What they found was that the costs, including staff time, to provide PCMH services were more than $100,000 per full-time clinician (e.g., physicians and nurse practitioners) per year. To be clear, these were the costs of sustaining the features of the medical home model, not the initial investment in practice transformation or achieving PCMH recognition.
"It knocked my socks off," Ehrenberger said. "It took about a year and a half to get this data together and crunch the numbers. We got $100,000 per clinical FTE (full-time equivalent), and we couldn't believe it so we ran numbers again, and sure enough -- $100,000 per FTE clinician."

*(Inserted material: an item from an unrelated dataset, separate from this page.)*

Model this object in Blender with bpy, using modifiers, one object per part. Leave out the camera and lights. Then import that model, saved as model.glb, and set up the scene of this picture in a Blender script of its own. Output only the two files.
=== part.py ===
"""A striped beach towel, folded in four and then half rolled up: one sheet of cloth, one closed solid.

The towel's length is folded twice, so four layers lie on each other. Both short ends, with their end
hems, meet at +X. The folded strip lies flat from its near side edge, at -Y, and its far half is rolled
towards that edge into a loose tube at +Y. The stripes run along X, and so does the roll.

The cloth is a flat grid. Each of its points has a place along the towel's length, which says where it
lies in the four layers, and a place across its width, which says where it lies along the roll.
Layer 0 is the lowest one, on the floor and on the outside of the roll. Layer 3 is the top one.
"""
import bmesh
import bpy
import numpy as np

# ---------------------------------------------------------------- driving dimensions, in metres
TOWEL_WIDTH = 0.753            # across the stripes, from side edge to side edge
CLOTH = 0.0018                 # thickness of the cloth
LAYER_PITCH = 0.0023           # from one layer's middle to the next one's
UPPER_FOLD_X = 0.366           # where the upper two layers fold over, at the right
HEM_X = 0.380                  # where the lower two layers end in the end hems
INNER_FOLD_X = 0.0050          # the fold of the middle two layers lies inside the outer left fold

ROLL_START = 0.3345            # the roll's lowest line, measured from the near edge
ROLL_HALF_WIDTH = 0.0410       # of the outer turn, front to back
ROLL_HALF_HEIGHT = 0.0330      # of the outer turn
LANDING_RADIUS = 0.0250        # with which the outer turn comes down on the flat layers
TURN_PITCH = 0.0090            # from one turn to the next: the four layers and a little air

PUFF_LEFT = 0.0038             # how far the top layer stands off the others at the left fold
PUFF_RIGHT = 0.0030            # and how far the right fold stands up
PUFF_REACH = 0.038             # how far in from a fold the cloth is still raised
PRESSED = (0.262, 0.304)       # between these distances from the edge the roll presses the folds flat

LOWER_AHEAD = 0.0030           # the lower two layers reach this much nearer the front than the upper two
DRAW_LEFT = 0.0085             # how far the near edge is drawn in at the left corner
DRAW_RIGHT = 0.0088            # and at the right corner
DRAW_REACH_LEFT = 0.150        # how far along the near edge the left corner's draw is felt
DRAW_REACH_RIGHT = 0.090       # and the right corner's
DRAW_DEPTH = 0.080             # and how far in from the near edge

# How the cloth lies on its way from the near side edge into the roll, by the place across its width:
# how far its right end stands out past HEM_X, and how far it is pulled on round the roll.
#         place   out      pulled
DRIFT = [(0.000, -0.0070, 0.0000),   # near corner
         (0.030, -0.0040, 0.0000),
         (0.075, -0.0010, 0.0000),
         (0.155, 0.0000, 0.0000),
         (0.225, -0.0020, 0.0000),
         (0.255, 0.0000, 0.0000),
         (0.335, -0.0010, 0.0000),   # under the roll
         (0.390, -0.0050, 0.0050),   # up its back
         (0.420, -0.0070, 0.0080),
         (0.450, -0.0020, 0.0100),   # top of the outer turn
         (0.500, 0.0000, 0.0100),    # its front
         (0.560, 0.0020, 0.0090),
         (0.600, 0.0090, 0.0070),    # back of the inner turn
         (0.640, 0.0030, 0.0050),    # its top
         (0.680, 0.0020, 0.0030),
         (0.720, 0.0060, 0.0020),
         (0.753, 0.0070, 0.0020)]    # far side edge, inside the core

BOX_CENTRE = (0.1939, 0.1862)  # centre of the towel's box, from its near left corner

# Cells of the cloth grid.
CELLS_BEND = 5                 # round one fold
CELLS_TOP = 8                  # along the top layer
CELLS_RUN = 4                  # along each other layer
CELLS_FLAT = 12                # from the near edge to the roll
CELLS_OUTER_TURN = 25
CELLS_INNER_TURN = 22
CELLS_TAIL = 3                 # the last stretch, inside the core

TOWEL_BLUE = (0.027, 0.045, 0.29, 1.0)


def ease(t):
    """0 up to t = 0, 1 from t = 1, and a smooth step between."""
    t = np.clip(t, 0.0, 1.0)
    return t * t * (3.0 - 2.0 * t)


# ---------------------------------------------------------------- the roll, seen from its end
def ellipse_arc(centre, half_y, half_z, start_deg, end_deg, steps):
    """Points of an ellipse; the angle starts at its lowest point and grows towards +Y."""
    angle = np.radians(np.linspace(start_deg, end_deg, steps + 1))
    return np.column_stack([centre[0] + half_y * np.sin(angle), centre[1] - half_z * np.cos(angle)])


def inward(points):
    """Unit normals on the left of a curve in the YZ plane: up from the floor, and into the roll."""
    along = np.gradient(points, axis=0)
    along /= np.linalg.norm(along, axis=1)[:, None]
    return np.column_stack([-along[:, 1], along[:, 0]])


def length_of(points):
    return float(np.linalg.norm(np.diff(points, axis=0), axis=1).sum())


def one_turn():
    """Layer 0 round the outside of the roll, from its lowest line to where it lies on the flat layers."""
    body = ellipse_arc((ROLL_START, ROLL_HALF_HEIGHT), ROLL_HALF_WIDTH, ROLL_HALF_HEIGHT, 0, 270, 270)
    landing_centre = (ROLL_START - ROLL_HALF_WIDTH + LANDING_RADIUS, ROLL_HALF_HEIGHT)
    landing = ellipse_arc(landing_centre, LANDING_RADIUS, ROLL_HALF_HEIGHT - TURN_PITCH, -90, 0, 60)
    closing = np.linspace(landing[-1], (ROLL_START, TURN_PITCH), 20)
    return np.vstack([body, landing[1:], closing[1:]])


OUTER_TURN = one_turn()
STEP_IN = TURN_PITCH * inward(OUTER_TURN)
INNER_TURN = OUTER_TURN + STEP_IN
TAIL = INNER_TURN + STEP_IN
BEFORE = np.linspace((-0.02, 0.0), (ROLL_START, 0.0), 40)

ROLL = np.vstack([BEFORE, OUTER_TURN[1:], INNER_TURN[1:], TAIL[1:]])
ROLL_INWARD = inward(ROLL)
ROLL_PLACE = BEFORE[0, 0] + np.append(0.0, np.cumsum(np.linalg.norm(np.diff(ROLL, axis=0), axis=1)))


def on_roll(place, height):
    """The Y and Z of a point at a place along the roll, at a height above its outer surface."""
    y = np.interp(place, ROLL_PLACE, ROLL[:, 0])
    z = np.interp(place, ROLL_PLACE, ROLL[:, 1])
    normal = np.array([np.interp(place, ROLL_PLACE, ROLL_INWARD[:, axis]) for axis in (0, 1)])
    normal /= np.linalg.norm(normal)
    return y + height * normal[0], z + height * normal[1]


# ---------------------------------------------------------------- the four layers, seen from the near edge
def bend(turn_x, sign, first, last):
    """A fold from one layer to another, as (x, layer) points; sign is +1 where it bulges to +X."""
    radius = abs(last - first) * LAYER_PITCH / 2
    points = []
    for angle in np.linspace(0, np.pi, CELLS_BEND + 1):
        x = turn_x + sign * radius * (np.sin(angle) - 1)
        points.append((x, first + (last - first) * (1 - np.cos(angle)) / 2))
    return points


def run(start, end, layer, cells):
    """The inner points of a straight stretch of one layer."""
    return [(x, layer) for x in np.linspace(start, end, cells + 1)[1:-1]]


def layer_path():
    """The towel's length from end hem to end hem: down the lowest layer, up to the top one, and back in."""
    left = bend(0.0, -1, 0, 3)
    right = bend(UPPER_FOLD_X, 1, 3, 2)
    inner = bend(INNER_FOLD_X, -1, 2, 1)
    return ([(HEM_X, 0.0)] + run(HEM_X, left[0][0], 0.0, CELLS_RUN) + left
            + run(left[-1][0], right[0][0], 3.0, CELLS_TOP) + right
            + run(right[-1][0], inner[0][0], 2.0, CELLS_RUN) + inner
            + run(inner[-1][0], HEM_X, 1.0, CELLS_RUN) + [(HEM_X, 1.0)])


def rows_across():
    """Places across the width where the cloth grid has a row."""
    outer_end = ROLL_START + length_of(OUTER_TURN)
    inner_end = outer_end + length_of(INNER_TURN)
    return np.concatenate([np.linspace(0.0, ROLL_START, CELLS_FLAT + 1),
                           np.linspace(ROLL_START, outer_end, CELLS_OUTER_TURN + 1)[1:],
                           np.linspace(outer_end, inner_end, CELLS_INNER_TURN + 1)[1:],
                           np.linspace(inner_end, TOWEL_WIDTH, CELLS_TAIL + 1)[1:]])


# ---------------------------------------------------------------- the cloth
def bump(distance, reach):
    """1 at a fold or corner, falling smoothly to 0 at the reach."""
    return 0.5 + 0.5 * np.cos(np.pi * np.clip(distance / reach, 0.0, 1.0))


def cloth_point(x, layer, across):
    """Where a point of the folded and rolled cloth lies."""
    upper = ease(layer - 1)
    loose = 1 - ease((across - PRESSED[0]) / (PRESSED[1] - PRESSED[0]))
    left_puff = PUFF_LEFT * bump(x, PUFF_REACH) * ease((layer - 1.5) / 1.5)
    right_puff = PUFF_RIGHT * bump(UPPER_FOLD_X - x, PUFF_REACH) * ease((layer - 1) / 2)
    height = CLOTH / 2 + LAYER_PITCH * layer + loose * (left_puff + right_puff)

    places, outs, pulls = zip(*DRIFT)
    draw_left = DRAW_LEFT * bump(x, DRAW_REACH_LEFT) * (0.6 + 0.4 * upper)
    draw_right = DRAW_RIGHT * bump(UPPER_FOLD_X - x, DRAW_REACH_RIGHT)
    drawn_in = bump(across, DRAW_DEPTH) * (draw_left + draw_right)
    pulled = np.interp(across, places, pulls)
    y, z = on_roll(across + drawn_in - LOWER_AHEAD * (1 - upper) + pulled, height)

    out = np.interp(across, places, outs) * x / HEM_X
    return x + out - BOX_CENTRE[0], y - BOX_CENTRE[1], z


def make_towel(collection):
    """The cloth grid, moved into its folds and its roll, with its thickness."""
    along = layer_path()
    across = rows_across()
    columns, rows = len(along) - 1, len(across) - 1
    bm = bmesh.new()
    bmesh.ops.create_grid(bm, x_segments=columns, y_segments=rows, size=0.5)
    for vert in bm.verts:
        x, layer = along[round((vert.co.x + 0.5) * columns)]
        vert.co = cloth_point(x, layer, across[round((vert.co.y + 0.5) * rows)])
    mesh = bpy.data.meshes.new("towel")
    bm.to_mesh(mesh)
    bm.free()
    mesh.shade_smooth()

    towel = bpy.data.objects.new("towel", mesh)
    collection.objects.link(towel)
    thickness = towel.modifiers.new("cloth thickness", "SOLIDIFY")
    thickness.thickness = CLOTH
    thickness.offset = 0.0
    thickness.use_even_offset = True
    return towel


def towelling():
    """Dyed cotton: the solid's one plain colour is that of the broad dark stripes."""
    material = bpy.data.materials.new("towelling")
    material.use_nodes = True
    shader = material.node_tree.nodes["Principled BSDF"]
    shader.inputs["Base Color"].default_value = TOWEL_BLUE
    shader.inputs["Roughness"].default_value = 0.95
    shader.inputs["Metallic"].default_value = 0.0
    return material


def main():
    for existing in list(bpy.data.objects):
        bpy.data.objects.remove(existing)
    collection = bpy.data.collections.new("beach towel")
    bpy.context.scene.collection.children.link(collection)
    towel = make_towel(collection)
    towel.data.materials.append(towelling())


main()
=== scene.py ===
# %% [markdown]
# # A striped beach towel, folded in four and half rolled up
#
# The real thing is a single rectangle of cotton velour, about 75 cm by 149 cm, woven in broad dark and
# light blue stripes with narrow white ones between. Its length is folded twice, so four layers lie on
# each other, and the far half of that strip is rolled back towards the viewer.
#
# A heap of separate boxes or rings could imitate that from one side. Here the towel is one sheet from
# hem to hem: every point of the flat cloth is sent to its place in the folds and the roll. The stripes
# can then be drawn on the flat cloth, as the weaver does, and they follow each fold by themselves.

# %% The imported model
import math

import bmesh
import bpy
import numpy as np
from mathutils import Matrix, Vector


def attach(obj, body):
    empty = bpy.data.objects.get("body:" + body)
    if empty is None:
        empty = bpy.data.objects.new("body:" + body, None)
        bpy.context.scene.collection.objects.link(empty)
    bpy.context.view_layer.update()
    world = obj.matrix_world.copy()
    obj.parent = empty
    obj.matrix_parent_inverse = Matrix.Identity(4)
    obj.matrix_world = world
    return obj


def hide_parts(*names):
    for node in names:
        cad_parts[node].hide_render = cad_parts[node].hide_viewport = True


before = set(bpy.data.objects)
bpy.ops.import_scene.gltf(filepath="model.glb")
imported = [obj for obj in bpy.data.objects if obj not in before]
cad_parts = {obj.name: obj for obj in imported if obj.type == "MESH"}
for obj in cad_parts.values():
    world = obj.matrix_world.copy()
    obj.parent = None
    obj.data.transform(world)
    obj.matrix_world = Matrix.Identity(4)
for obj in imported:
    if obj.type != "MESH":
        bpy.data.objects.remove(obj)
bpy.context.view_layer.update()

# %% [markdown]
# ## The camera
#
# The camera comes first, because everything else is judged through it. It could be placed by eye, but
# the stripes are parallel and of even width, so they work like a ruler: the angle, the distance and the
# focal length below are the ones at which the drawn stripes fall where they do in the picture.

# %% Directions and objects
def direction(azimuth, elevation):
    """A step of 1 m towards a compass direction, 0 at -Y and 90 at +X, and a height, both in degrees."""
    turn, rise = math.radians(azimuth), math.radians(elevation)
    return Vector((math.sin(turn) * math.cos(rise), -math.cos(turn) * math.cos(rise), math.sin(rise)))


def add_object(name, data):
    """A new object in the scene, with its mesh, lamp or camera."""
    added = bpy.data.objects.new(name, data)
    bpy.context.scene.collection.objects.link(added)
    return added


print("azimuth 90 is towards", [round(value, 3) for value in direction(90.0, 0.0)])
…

The biggest cost came from planning and managing care -- which includes things such as previsit planning, identifying high-risk patients and medication reconciliation -- at an average of $35,248 per clinician per year. Magill said that element of the PCMH had the biggest price tag because it required the most staff time.

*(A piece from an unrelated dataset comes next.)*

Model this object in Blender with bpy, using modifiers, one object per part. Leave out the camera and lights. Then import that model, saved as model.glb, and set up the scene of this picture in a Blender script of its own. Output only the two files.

Enhancing access was next at $28,076, followed by tracking and coordinating care ($14,663), measuring and improving performance ($10,994), providing self-care support and community resources ($10,172), and identifying and managing populations ($5,688).

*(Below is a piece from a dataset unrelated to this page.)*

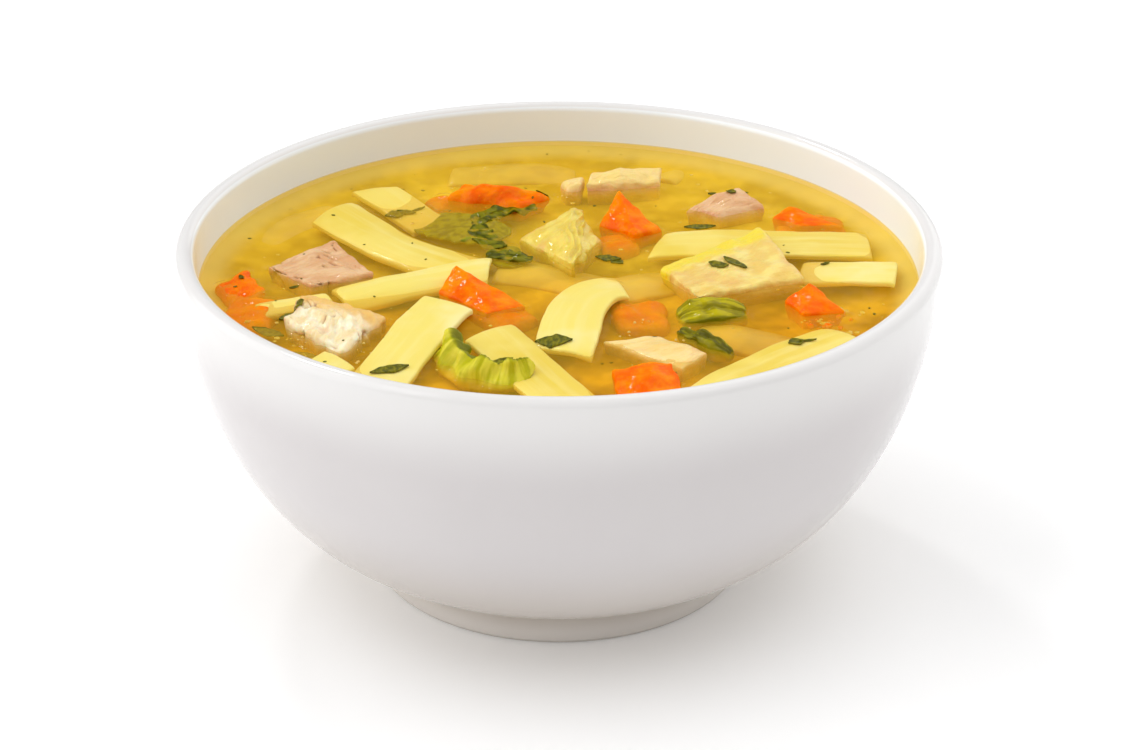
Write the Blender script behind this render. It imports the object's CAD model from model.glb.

Given that PCMHs improve care for patients -- ultimately reducing costs to payers -- while taking on the burden of additional costs, those practices should reap greater financial benefits, Magill contended.
The combination of increased fee-for-service payments created by offering extended hours, chronic care management fees from Medicare and per-member, per-month payments likely would "generate somewhere in the range of our true costs," he said.
But should the hard work of practice transformation and adopting PCMH functions end in a break-even proposition for practices?
The study found that the Utah practices' per-patient, per-month costs of carrying out the PCMH functions studied were an average of $3.85, while the Colorado practices averaged $4.83 -- costs similar to the per-member, per-month payments practices are being paid in some national demonstration projects, said Magill.
According to Ehrenberger, payers can, and should, do better.
"Four dollars doesn't cut it," he said. "It probably should be $6 or $8."
Magill said previous studies have shown that the PCMH can reduce per-member costs by $50 a month or more. He said the gap between the $50 in savings and $4 payments is the shared savings over which primary care physicians should be negotiating with payers.
"We are looking at costs to the practice," said Magill. "This is not the same thing as value to those who write the checks. It would be very inappropriate for us to say simply that insurance companies should reimburse our actual expenses. What they should pay for is the value generated.
"This is a really important point -- that we negotiate for value, not for our costs."